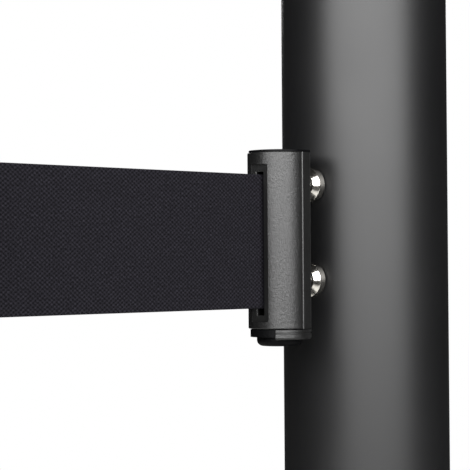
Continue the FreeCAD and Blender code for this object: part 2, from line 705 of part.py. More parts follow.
def case_outline(z0, z1):
    """The case seen from above: round at the front, square with rounded corners at the wall."""
    half = case_back_width / 2
    outline = cyl(case_radius, z0, z1, spool_x).fuse(block(case_back_x, spool_x, -half, half, z0, z1))
    return fillet(outline.removeSplitter(), case_corner, lambda e: is_upright(e)
                  and e.Vertexes[0].Point.x < case_back_x + run_fit)


def make_case():
    z0, z1 = case_levels()
    lid_top = z1 + lid_thickness
    body = case_outline(z0 - case_wall, z1).cut(cyl(case_radius - case_wall, z0, z1 + cut, spool_x))
    bz = belt_width / 2 + bezel_margin
    body = body.cut(block(mouth_face_x - bezel_depth - mouth_opening_depth, mouth_face_x,
                          -bezel_half_width, bezel_half_width, belt_height - bz, belt_height + bz))
    body = fuse(body, cyl(axle_radius + axle_boss, z0 - cut, z0 + axle_boss_rise, spool_x))
    body = body.cut(cyl(axle_radius + run_fit, z0 - axle_hold_below - screw_fit, z0 + cut, spool_x))
    screw_y = case_back_width / 2 - lid_screw_side
    screw_spots = [(case_back_x + lid_screw_inset, y) for y in (-screw_y, screw_y)]
    hole_z = z1 - case_screw_depth - 2 * cut
    for x, y in screw_spots:
        body = body.cut(cyl(case_screw_radius + screw_fit, hole_z, z1 + cut, x, y))

    lid = case_outline(z1, lid_top)
    lid = fillet(lid, lid_edge, lambda e: not is_upright(e) and e.BoundBox.ZMin > lid_top - run_fit)
    lid = lid.cut(cyl(axle_radius + run_fit, z1 - cut, z1 + axle_hold_above + screw_fit, spool_x))
    head_z = lid_top - case_screw_sink
    screws = []
    for x, y in screw_spots:
        lid = lid.cut([cyl(case_screw_radius + screw_fit, z1 - cut, lid_top + cut, x, y),
                       cyl(case_screw_head + screw_fit, head_z, lid_top + cut, x, y)])
        screws.append(fuse(cyl(case_screw_radius, z1 - case_screw_depth, head_z + screw_fit, x, y),
                           cyl(case_screw_head, head_z, head_z + case_screw_head_height, x, y)))
    parts["case_lid"] = lid
    parts["lid_screws"] = compound(screws)
    parts["spool_axle"] = cyl(axle_radius, z0 - axle_hold_below, z1 + axle_hold_above, spool_x)
    parts["case_body"] = make_bracket(body, z0 - case_wall, lid_top)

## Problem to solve
Quote every line of the data, word for word.

## Task solution
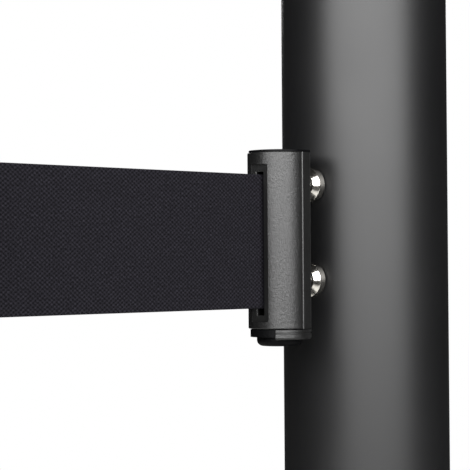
Continue the FreeCAD and Blender code for this object: part 2, from line 705 of part.py. More parts follow.
def case_outline(z0, z1):
    """The case seen from above: round at the front, square with rounded corners at the wall."""
    half = case_back_width / 2
    outline = cyl(case_radius, z0, z1, spool_x).fuse(block(case_back_x, spool_x, -half, half, z0, z1))
    return fillet(outline.removeSplitter(), case_corner, lambda e: is_upright(e)
                  and e.Vertexes[0].Point.x < case_back_x + run_fit)


def make_case():
    z0, z1 = case_levels()
    lid_top = z1 + lid_thickness
    body = case_outline(z0 - case_wall, z1).cut(cyl(case_radius - case_wall, z0, z1 + cut, spool_x))
    bz = belt_width / 2 + bezel_margin
    body = body.cut(block(mouth_face_x - bezel_depth - mouth_opening_depth, mouth_face_x,
                          -bezel_half_width, bezel_half_width, belt_height - bz, belt_height + bz))
    body = fuse(body, cyl(axle_radius + axle_boss, z0 - cut, z0 + axle_boss_rise, spool_x))
    body = body.cut(cyl(axle_radius + run_fit, z0 - axle_hold_below - screw_fit, z0 + cut, spool_x))
    screw_y = case_back_width / 2 - lid_screw_side
    screw_spots = [(case_back_x + lid_screw_inset, y) for y in (-screw_y, screw_y)]
    hole_z = z1 - case_screw_depth - 2 * cut
    for x, y in screw_spots:
        body = body.cut(cyl(case_screw_radius + screw_fit, hole_z, z1 + cut, x, y))

    lid = case_outline(z1, lid_top)
    lid = fillet(lid, lid_edge, lambda e: not is_upright(e) and e.BoundBox.ZMin > lid_top - run_fit)
    lid = lid.cut(cyl(axle_radius + run_fit, z1 - cut, z1 + axle_hold_above + screw_fit, spool_x))
    head_z = lid_top - case_screw_sink
    screws = []
    for x, y in screw_spots:
        lid = lid.cut([cyl(case_screw_radius + screw_fit, z1 - cut, lid_top + cut, x, y),
                       cyl(case_screw_head + screw_fit, head_z, lid_top + cut, x, y)])
        screws.append(fuse(cyl(case_screw_radius, z1 - case_screw_depth, head_z + screw_fit, x, y),
                           cyl(case_screw_head, head_z, head_z + case_screw_head_height, x, y)))
    parts["case_lid"] = lid
    parts["lid_screws"] = compound(screws)
    parts["spool_axle"] = cyl(axle_radius, z0 - axle_hold_below, z1 + axle_hold_above, spool_x)
    parts["case_body"] = make_bracket(body, z0 - case_wall, lid_top)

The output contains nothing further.